Samsung has long counted on its marketing and hardware prowess to attract customers seeking an alternative to Apple's iPhone. Its bigger displays and sleek designs set it apart from all the other Android vendors on the market. Samsung and Apple are the only two companies making any significant profit from the mobile market, largely because people were willing to pay a lot of money for their smartphones.

But Samsung is now facing new competition from low-cost phone vendors such as China's Xiaomi and India's Micromax, which offer cheap devices with high-end specs in their local markets. Apple also has become a bigger threat with its larger screen devices, the 4.7-inch iPhone 6 and the 5.5-inch iPhone 6 Plus. Simply wanting a bigger display is no longer a reason to buy Samsung's devices, and its smartphones can't reach the low prices of those from Chinese and Indian vendors.
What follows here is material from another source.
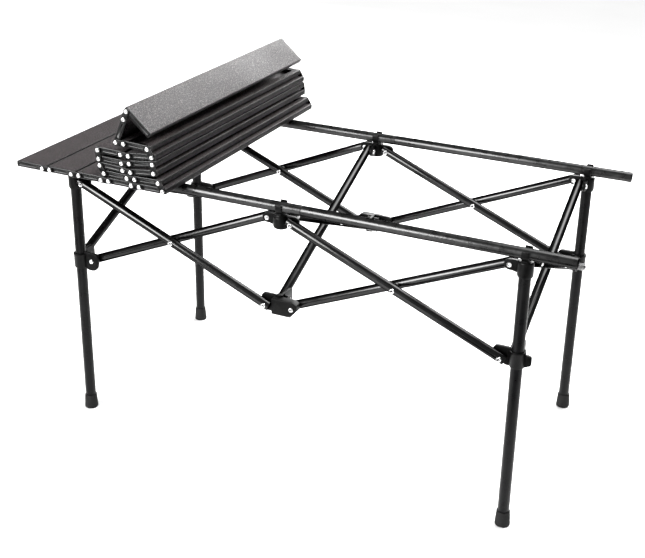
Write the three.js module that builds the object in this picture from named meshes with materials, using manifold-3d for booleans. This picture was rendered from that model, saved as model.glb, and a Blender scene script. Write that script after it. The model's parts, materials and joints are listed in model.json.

At the same time, the overall handset market has changed. Almost everyone who wants a smartphone, and can afford the device, has one. Updates often aren't drastic enough to compel users to upgrade -- this year's Galaxy S5 looks a lot like 2012's Galaxy S3, for instance -- and many new buyers are opting for cheaper devices.

"They're still doing better than anybody else [besides Apple], and obviously they continue to lead the Android ecosystem," said Carolina Milanesi, chief of research at Kantar Worldpanel. "But it is a tougher market."

Standing out through hardware

When Samsung needs to churn out a hit, it turns to what it's always done best: hardware. Samsung has long been at the forefront of the mobile market when it comes to the technology crammed into the devices. Its phones tend to use the fastest processors and brightest screens, as well as incorporate novel, high-tech features such as curved displays.

But Samsung also has long faced calls to use different materials in its devices. Its smartphones typically use plastic, which is criticized for being, well, too plasticky. In the past, Samsung stuck with plastic because it was easier and cheaper to manufacture, was more durable, and allowed for a removable back for an easy battery swap.

Pledging to try different materials -- whether it's metal, wood, or something else no one has used yet -- is a big step for Samsung and surely will attract interest. The Galaxy Alpha, which contains a plastic back but adds a metal frame, captured the market's attention, and it would be foolish to underestimate Samsung's marketing heft.

But the company also has to decide how much it's willing to spend on advertising to gain those customers and how much profit it's willing to give up to create novel devices. It's unlikely customers would want to pay an extra $100 for an all-metal Galaxy device, but keeping pricing the same would hurt Samsung's profitability.

And it's not just metal that customers want. HTC has used premium materials similar to those found in the iPhone for many years, yet it continues to struggle. It didn't even rank among the top five vendors in the second quarter while Chinese vendors Huawei and Lenovo did.

"If it was about materials, HTC would be beating everyone," Dawson said.

Yes, customers buy Apple's devices for their sleek, aluminum and glass designs, but they also buy them for the software and services Apple provides and how seamlessly they work together. Even Motorola has won over some customers with the software additions it has made to its devices, such as the Moto X. The features include a digital and search assistant, Moto Voice, which can be activated without touching the device, and Moto Assist, which adjusts the device's settings depending on where the user is.

Software has never really been Samsung's strong suit. With its most recent devices, it has relied more on partners for software and services instead of building them on its own. Samsung scrapped its Media Hub service and stopped preloading many of its own apps on its devices. But as hardware becomes more commoditized, software and services will become even more important. Even Apple has recognized that fact; it will launch a mobile payments service, called Apple Pay, this month.

In the near term, Samsung should benefit from the introduction of its Note 4, slated to hit the US on Oct. 17. It undoubtedly will follow the product with its next Galaxy S device in early 2015 and various other gadgets.

Ultimately for consumers, Samsung's move to use new materials and designs could mean some really innovative products. But it also could mean more gimmicks. The jury is still out on whether the Note Edge -- Samsung's new phablet with the screen the curves around the side -- is really useful or just a novelty.

And while Samsung plans to step up the material it uses on its smartphones, the company will need something stronger than metal to turn itself around.